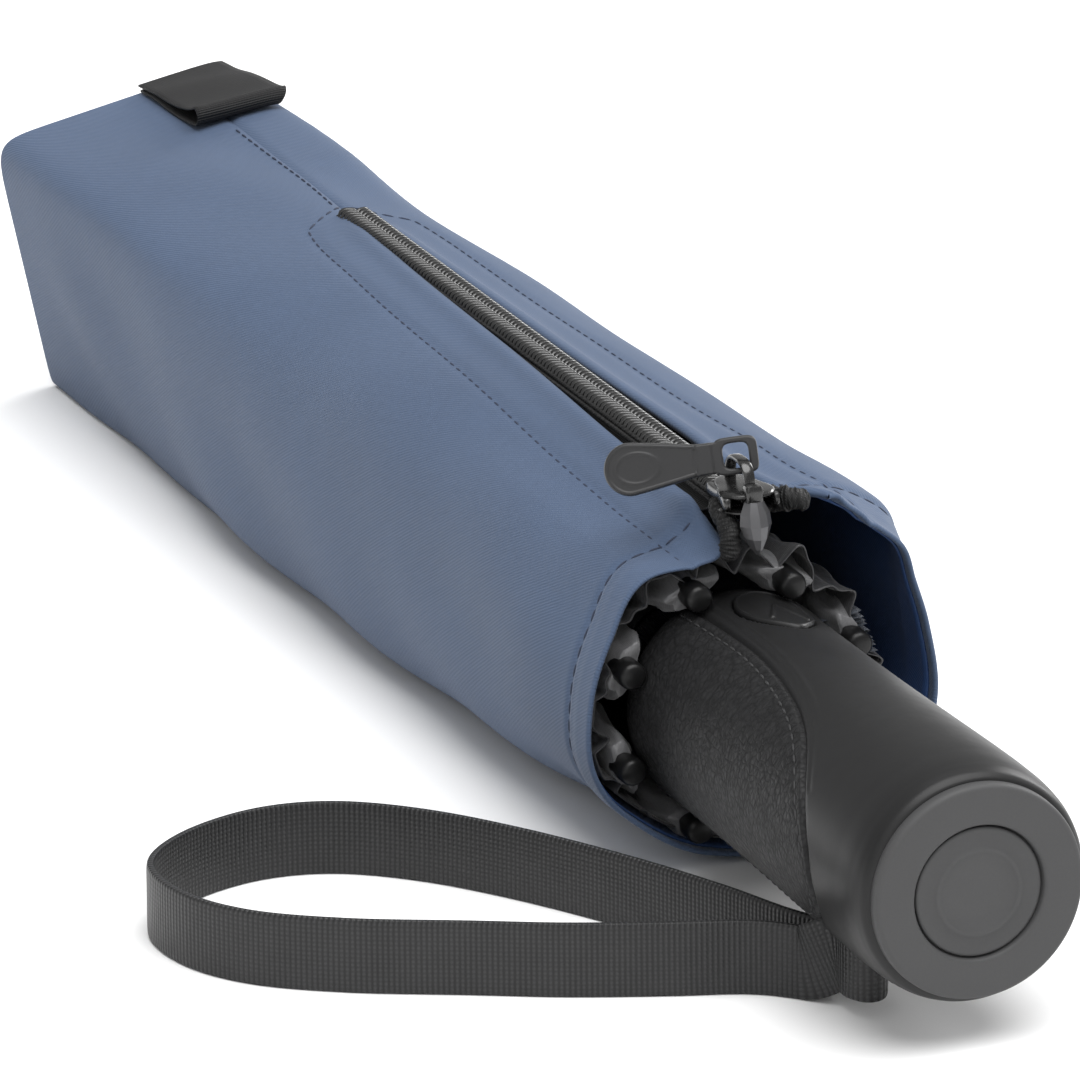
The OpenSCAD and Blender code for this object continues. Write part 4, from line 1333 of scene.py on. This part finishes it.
@dataclass
class Canopy:
    """The open canopy's six half rings and the folded bundle in the sleeve."""

    sleeve: Sleeve
    tilts: tuple[float, float, float] = (75.0, 65.0, 52.0)
    crown: tuple[float, float] = (0.0, 10.0)
    elbow_1: tuple[float, float] = (195.0, 11.5)
    elbow_2: tuple[float, float] = (5.0, 15.5)
    tip: tuple[float, float] = (256.0, 21.0)
    spread: float = 4.0
    half_turn: float = 179.9
    stops: list[Array] = field(default_factory=list)

    def __post_init__(self) -> None:
        """Works out the open profile: each section leaves the last one at its tilt."""
        rest = self.rest()
        self.stops = [rest[0]]
        for k, tilt in enumerate(self.tilts):
            length = np.linalg.norm(rest[k + 1] - rest[k])
            way = np.array([math.cos(math.radians(tilt)), math.sin(math.radians(tilt))])
            self.stops.append(self.stops[-1] + length * way)

    def rest(self) -> list[Array]:
        """The folded arm's corners: crown, the two elbows and the tip."""
        return [np.array(p) for p in (self.crown, self.elbow_1, self.elbow_2, self.tip)]

    def dome(self, s: Array, angle: Array) -> Array:
        """Axial place and radius on the open canopy.

        Args:
            s: 0 at the crown, 1, 2 and 3 at the ends of the three rib sections.
            angle: Degrees round the shaft from the first arm.

        Returns:
            The rib profile, drawn in between ribs and scalloped along its edge.
        """
        stops, at = np.array(self.stops), range(len(self.stops))
        slack = 0.5 - 0.5 * np.cos(np.radians(angle) * DATUM.arms)
        bow = slack ** 0.8
        reach = s - 0.05 * bow * smooth((s - 2) / 1.0) * (s > 2)
        axial, radius = (np.interp(reach, at, stops[:, k]) for k in (0, 1))
        tilt = np.radians(np.interp(reach, (0.5, 1.5, 2.5), self.tilts))
        lift = 3.2 - bow * np.interp(reach, at, (0, 4.0, 5.0, 17.0))
        return np.stack([axial - lift * np.sin(tilt), radius + lift * np.cos(tilt)], -1)

    def half(self, ring: Ring, side: int) -> None:
        """One half ring, folded beside the first arm.

        The radius and place come from the open dome, carried back into the rib's rest place.
        The offset across the arm is chosen so that turning each point by smoothstep(offset /
        spread) of half a turn brings it to its place, so the offset is the inverse of that.
        """
        order = list(Ring).index(ring)
        start, end = self.rest()[order:order + 2]
        turn = math.radians(self.tilts[order]) - math.atan2(*(end - start)[::-1])
        s = np.linspace(order, order + 1, 26)[:, None]
        want = np.linspace(0, 180.2, 145)[None, :]
        flat = self.dome(*np.broadcast_arrays(s, want))
        share = np.broadcast_to(want, flat.shape[:2]) / 180
        offset = np.zeros_like(share)
        for _ in range(12):  # fixed point: the offset itself turns the point a little
            w = np.clip(share - np.degrees(np.arctan2(offset, flat[..., 1]))
                        / self.half_turn, 0, 1)
            offset = self.spread * (0.5 - np.sin(np.arcsin(1 - 2 * w) / 3))
        radius = np.sqrt(np.clip(flat[..., 1] ** 2 - offset**2, 1, None))
        moved = np.stack([flat[..., 0], radius], -1) - self.stops[order]
        c, n = math.cos(-turn), math.sin(-turn)
        back = np.stack([moved[..., 0] * c - moved[..., 1] * n,
                         moved[..., 0] * n + moved[..., 1] * c], -1) + start
        points = DATUM.arm(1, np.concatenate([back, (side * offset)[..., None]], -1))
        around = np.radians(want)
        uv = np.stack([flat[..., 1] * np.cos(around), flat[..., 1] * np.sin(around)], -1) / 10
        word = "left" if side > 0 else "right"
        node = f"canopy_{ring.value}_{word}"
        piece = Parts().grid(points, uv).piece(f"{node}_cloth", node, CANOPY_OUTSIDE,
                                               "canopy_cloth", stands_for=[node], rides=False)
        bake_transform(piece)

    def within(self, points: Array, clear: float) -> Array:
        """Draws points in to stay the given clearance inside the sleeve's skin."""
        mid = self.sleeve.middle(points[..., 0])
        rel = points - mid
        r = np.hypot(rel[..., 1], rel[..., 2])
        angle = np.degrees(np.arctan2(-rel[..., 1], rel[..., 2]))
        most = self.sleeve.radius(points[..., 0], angle) - clear
        share = (np.minimum(r, most) / r)[..., None]
        held = mid + rel * share * [0, 1, 1] + rel * [1, 0, 0]
        held[..., 2] = np.maximum(held[..., 2], 0.25 + clear)
        return held

    def bundle(self) -> None:
        """The folded canopy round the ribs: pleats that open into crumpled edges at the mouth."""
        x = np.concatenate([np.linspace(-170, 60, 40), np.linspace(62, 90, 40)])[:, None]
        a = np.linspace(0, 2 * np.pi, 481)[None, :]
        k = (x + 172) / 253
        base = 18.9 + 3.6 * k
        loose = smooth((x - 55) / 30)
        pleat = (0.35 + 1.5 * loose) * np.sin(16 * a + 1.6 * np.sin(3 * a) + x / 23)
        ruffle = loose * (0.7 * np.sin(37 * a + x / 3.1) + 0.5 * np.sin(x / 2.2 - 11 * a)
                          + 0.8 * np.cos(5 * a + x / 6))
        drift = loose * 2.6 * (0.5 + 0.5 * np.cos(a - math.radians(60)))
        r = base + pleat + ruffle * 0.8 + drift
        outer = self.within(DATUM.ring(x, r, np.degrees(a)), 2.0)
        inner = self.within(DATUM.ring(x, r - 0.35, np.degrees(a)), 2.35)
        uv = np.stack(np.broadcast_arrays(x / 10, a * 2.2), -1)
        piece = Parts().slab(outer, inner, uv, ends=False).piece(
            "canopy_bundle", "upper_tube", CANOPY_CLOTH, "canopy_cloth",
            stands_for=["canopy_folds"])
        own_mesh(piece)

    def build(self) -> None:
        """Makes the half rings and the bundle."""
        for ring in Ring:
            for side in (1, -1):
                self.half(ring, side)
        self.bundle()


# ------------------------------------------------------------------------------ studio
@dataclass
class Studio:
    """Plain pale floor, soft lights and the camera."""

    eye: tuple[float, float, float] = (1.7473, -0.6953, 0.6577)
    heading: float = 68.34
    dip: float = 18.60
    roll: float = -0.51
    lens: float = 400.0
    white: float = 0.88
    sky: float = 0.42

    def sun(self, name: str, toward: Sequence[float], strength: float, spread: float) -> None:
        """A far soft light; its direction is given from the object to the light."""
        light = bpy.data.lights.new(name, "SUN")
        light.energy, light.angle = strength, math.radians(spread)
        obj = bpy.data.objects.new(name, light)
        bpy.context.scene.collection.objects.link(obj)
        obj.rotation_euler = Vector(toward).to_track_quat("Z", "Y").to_euler()

    def build(self) -> None:
        """Makes the floor, lights, world and camera."""
        mesh = bpy.data.meshes.new("floor")
        mesh.from_pydata([(-30, -30, 0), (30, -30, 0), (30, 30, 0), (-30, 30, 0)], [],
                         [(0, 1, 2, 3)])
        floor = bpy.data.objects.new("floor", mesh)
        bpy.context.scene.collection.objects.link(floor)
        white = Tree("floor_white")
        white.set(Base_Color=(*(self.white,) * 3, 1), Roughness=0.9, Specular_IOR_Level=0.1)
        mesh.materials.append(white.material)
        world = bpy.context.scene.world or bpy.data.worlds.new("studio")
        bpy.context.scene.world = world
        world.use_nodes = True
        sky = world.node_tree.nodes["Background"].inputs
        sky["Color"].default_value, sky["Strength"].default_value = (1, 1, 1, 1), self.sky
        self.sun("key", (0.22, 0.06, 0.9), 3.9, 60)
        self.sun("rim", (-0.45, 0.85, 0.4), 1.6, 30)
        self.sun("fill", (0.8, -0.6, 0.7), 0.5, 60)
        camera = bpy.data.objects.new("camera", bpy.data.cameras.new("camera"))
        bpy.context.scene.collection.objects.link(camera)
        h, d = math.radians(self.heading), math.radians(self.dip)
        way = Vector((-math.sin(h) * math.cos(d), math.cos(h) * math.cos(d), -math.sin(d)))
        side = way.cross(Vector((0, 0, 1))).normalized()
        top = side.cross(way)
        c, s = math.cos(math.radians(self.roll)), math.sin(math.radians(self.roll))
        right, up = c * side + s * top, -s * side + c * top
        turn = Matrix((right, up, -way)).transposed().to_4x4()
        camera.matrix_world = Matrix.Translation(self.eye) @ turn
        camera.data.lens, camera.data.sensor_width = self.lens, 36
        camera.data.clip_start, camera.data.clip_end = 0.05, 100
        bpy.context.scene.camera = camera
        bpy.context.scene.view_settings.view_transform = "Standard"


def main() -> None:
    """Builds every sub-assembly."""
    logging.basicConfig(level=logging.INFO, format="%(name)s: %(message)s")
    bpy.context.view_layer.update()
    Studio().build()
    WristStrap().build()
    sleeve = Sleeve()
    sleeve.build()
    ZipClosure(sleeve).build()
    Handle().build()
    FoldingFrame().build()
    Canopy(sleeve).build()


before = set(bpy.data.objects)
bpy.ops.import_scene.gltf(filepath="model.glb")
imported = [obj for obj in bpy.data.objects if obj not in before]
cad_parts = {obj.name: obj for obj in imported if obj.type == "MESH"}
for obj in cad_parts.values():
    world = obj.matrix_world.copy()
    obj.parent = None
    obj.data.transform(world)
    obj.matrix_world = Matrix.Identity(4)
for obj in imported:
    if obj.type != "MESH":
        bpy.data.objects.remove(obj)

if __name__ == "__main__":
    main()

☆ ☆ ☆ ☆ ☆ ☆ ☆

» PROMPT:
Starting at the line that contains "imported = [obj", repeat each line exactly through the last one in the listing. Include both of those lines and nothing more.

» TASK RESULT:
imported = [obj for obj in bpy.data.objects if obj not in before]
cad_parts = {obj.name: obj for obj in imported if obj.type == "MESH"}
for obj in cad_parts.values():
    world = obj.matrix_world.copy()
    obj.parent = None
    obj.data.transform(world)
    obj.matrix_world = Matrix.Identity(4)
for obj in imported:
    if obj.type != "MESH":
        bpy.data.objects.remove(obj)

if __name__ == "__main__":
    main()